At the moment, it doesn’t look it will happen again anytime soon. At least not with Mayor Emanuel ensconced at City Hall. He looks so unbeatable that his black City Council allies remain in the fold, even as he closes dozens of schools in their communities. Just last week Alderman Anthony Beale—one of Emanuel’s most loyal backers—helped the mayor pull a move so slick it would have impressed the Daleys.

He did it during a meeting of the council’s education committee, after Stacy Davis Gates, the political activities director for the Chicago Teachers Union, testified that the closings would hit hardest at poor, black communities. Beale asked her what concessions the union might offer to free up the money to save a few schools.

As she paused to think, Alderman Beale, clearly enjoying himself, hummed the tune played on Jeopardy while everyone’s waiting for questions to be answered.

The next day the union packed a bunch of reporters on a bus and took them to the south and west sides so they could see firsthand how far children would have to walk to get to their new schools. When the reporters went to ask Mayor Emanuel about the new routes—past vacant lots, drug dealers, and junkies—he was ready to pounce.

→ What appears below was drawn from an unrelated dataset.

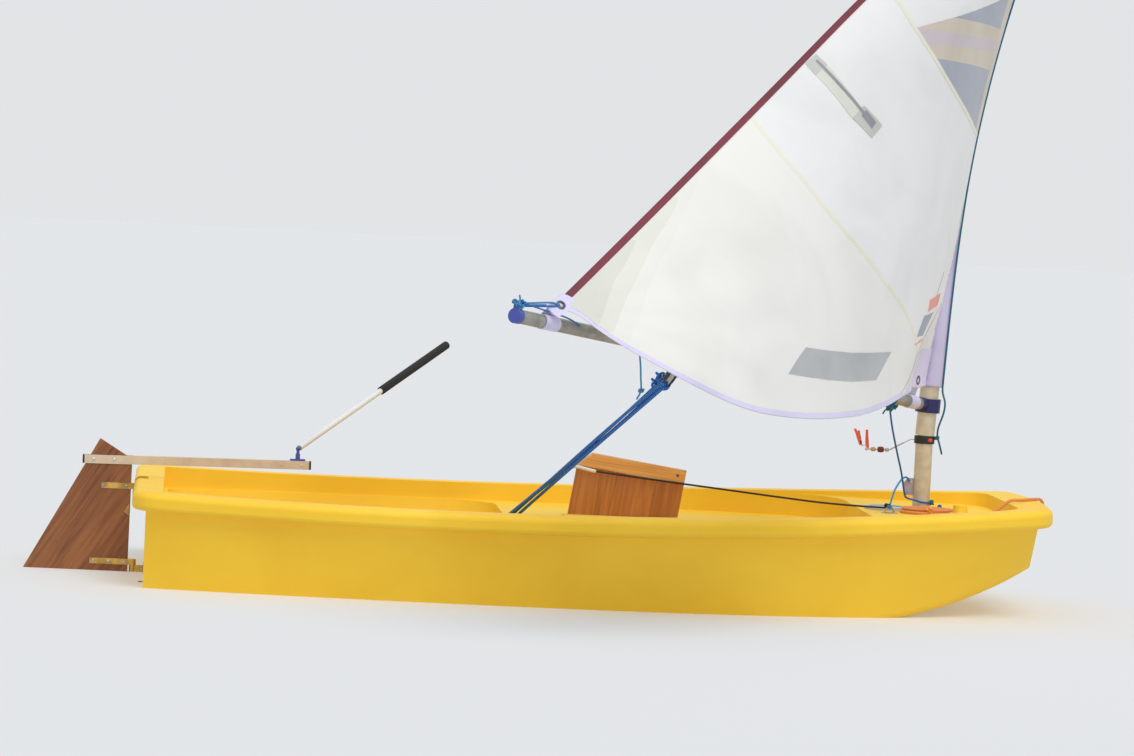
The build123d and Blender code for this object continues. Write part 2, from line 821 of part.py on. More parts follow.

“What I won’t accept is when people are asked, ‘What’s your alternative? What’s your idea?,’ and there’s silence,” the mayor said.

The papers were filled with accounts of Mayor Emanuel’s witty comeback. And not much was written about the long walks those kids will have to make.

Brilliant move, Mr. Mayor. Set them up like a bowling pin. I’m sure you won’t forget Alderman Beale for making it all possible.

One last thing about Mayor Byrne. Near the end of her first and only term, she made two controversial school board appointments that helped ignite the movement that led to her defeat by Harold Washington.

Interestingly enough, many black aldermen still endorsed Byrne over Washington on the grounds that there was no way—absolutely no way—a powerful incumbent could lose again. Those aldermen were swept out of office along with Mayor Byrne.

It’s one more bit of history today’s politicians might want to remember as Mayor Emanuel moves on with his plans to close all those schools.